Saya amati bahwa dalam mengadopsi bahasa asing untuk bidang-bidang non-bahasa, dalam hal ini sains, setidaknya ada dua ketidaksesuaian yang diakibatkan oleh:
1. Pakar bahasa tidak memahami istilah-istilah saintifik.
2. Pakar sains tidak memperdalam bahasa.
Ada juga kerisauan saya terkait kekeliruan dalam mengadaptasi awalan "auto" menjadi "oto," karena beradu kebo (istilah zaman now untuk "bertabrakan") dengan "oto" dalam bahasa Inggris sendiri, yang bermakna "berkaitan dengan telinga," contoh: ototoxic (ototoksik, toksik terhadap telinga), otolaryngologist (spesialis telinga hidung tenggorokan/THT), dll. Adu kebo ini terjadi di antara sebuah fonem tunggal dengan fonem berganda yang dijadikan tunggal.
Jadi, menurut saya, hanya seorang bahasawan saintis atau saintis bahasawanlah yang punya kejelian untuk menyadari dan merasakan adanya kerancuan ini.
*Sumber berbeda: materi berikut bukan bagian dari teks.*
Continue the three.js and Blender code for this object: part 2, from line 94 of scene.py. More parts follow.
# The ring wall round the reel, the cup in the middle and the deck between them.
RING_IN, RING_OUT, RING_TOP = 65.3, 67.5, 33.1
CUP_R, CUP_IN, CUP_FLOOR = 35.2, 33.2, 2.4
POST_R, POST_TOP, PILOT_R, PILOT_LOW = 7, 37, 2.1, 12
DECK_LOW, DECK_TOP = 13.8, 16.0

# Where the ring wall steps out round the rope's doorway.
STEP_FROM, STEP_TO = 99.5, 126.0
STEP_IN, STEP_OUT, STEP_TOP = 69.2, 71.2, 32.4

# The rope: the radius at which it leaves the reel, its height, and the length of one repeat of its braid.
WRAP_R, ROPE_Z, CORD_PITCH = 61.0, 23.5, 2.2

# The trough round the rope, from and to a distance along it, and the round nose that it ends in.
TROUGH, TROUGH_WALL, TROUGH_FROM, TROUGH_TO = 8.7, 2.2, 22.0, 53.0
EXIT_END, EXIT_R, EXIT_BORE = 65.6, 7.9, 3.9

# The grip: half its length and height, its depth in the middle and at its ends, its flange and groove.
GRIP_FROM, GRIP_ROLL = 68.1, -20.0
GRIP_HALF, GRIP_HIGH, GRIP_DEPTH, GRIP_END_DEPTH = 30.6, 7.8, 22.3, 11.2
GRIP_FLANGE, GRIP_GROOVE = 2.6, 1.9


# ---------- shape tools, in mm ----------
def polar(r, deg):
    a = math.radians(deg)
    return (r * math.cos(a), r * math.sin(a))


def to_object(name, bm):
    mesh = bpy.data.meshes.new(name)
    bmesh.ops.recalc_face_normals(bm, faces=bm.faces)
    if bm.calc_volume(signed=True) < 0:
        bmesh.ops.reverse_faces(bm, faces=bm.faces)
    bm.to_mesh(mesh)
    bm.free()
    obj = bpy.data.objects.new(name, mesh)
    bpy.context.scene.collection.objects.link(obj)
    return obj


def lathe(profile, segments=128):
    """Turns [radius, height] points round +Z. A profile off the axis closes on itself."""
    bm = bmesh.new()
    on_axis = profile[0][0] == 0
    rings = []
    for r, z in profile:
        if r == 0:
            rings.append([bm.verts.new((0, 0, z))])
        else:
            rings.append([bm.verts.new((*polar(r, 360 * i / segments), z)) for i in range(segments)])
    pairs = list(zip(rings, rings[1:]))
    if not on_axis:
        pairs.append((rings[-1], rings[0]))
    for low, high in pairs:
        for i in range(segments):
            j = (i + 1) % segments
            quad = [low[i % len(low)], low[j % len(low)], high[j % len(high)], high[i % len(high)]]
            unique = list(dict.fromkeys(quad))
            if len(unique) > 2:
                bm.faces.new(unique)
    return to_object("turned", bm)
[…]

Jalan keluar untuk mengatasi kerancuan ini sudah barang tentu harus menggunakan bulat-bulat awalan "auto," tanpa dikurangi sehuruf pun.
Di sinilah masuk hasil kreativitas adik-adik milenial yang membuat awalan "auto" menjadi sangat produktif dan mengoin begitu banyak kata baru, di antaranya, yang sempat menjadi viral, "auto ngakak." Saya sangat menghargai kreativitas ini, sekaligus menyarankan kepada adik-adikku ini untuk menggunakan istilah dalam bentuk yang benar (autongakak).
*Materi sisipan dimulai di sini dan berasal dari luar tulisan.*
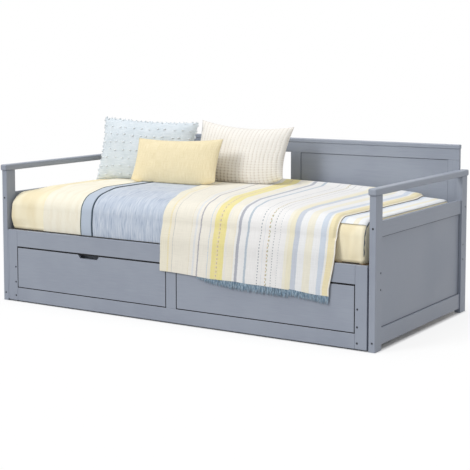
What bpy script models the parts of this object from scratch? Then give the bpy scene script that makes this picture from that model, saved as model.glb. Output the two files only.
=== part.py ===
# A storage daybed: fixed end frames and back, a pull-out front frame with two
# drawers, two sets of slats that pass between each other, and its bedding.
# Metres, +Z up, +X along the length, the front faces -Y. The origin is on the
# floor, under the middle of the bed.
import math

import bmesh
import bpy
from mathutils import Matrix, Vector

# Overall sizes
BED_LENGTH = 2.080
BED_DEPTH = 1.000
TOUCH_GAP = 0.0003
EDGE_ROUND = 0.0015
SOFT_EDGE_ROUND = 0.0070
CUT_OVERRUN = 0.002

# End frames
POST_WIDTH = 0.030
POST_DEPTH = 0.063
ARM_UNDERSIDE = 0.6595
ARM_THICKNESS = 0.030
ARM_END_OVERHANG = 0.009
ARM_OUTER_OVERHANG = 0.005
ARM_INNER_OVERHANG = 0.005
END_RAIL_THICKNESS = 0.018
END_RAIL_SETBACK = 0.005
END_UPPER_RAIL_BOTTOM = 0.481
END_UPPER_RAIL_HEIGHT = 0.066
END_LOWER_RAIL_BOTTOM = 0.022
END_LOWER_RAIL_HEIGHT = 0.071
END_PANEL_THICKNESS = 0.009
END_PANEL_SETBACK = 0.014

# Fixed beams and slats
BEAM_THICKNESS = 0.020
BEAM_BOTTOM = 0.2395
BEAM_HEIGHT = 0.105
FIXED_SLAT_THICKNESS = 0.018
MOVING_SLAT_THICKNESS = 0.014
SLAT_WIDTH = 0.060
SLAT_HOUSING = 0.003
SLAT_RUN_GAP = 0.001
FIXED_SLAT_COUNT = 13
END_SLAT_INSET = 0.070
SLAT_BATTEN_HEIGHT = 0.016
SLAT_BATTEN_THICKNESS = 0.020
SLAT_BAR_THICKNESS = 0.020
SLAT_BAR_HEIGHT = 0.025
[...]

Saya sudah berusaha keras untuk seakurat dan sepresisi mungkin dalam menuliskan surat ini, namun saya yakin masih ada kekurangannya, sekecil apa pun itu. Tak ada gading yang tak retak.
Seperti diuraikan di atas, zaman sudah banyak berubah dan saya tidak bisa menghindarkan diri dari penggunaan bahasa kolokuial, bahkan vernakular, dalam tulisan saya ini.
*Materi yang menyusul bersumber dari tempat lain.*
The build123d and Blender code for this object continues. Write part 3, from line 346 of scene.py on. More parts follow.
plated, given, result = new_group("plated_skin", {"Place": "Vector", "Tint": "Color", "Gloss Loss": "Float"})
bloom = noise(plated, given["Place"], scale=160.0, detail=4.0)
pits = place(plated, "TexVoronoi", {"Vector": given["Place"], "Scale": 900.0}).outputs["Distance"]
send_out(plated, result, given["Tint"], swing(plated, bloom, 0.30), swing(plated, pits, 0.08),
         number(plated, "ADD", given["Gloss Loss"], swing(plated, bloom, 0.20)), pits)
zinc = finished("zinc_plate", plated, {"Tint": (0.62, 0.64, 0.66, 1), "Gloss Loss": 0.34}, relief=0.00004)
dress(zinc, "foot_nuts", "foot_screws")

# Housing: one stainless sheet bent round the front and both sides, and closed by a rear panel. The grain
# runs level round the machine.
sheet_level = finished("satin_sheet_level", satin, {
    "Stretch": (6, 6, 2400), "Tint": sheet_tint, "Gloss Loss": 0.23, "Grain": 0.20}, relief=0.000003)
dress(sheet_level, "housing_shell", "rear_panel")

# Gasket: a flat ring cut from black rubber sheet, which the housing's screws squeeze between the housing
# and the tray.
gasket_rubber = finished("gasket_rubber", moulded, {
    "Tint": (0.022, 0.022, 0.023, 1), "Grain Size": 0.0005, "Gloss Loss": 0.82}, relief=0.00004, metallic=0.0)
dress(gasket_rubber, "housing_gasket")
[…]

Sebagai penutup, saya menampilkan ucapan dari guru matematika SMP saya, almarhumah Bu Fatima (dalam bahasa Tanjungbalai Asahan):
Bumi baputar
Musim baganti
Zaman beredar
Tembusan:
1. Yth. Ibunda R.A. Kartini.
2. Atokanda Mr. Yap Chenghuat.
3. Omanda Anton Moeliono, et.al.
4. Sahabatanda Syamsul Rizal (Tok Laut).
5. Putrinda Putri Natalia Japardi, apple of daddy's eye.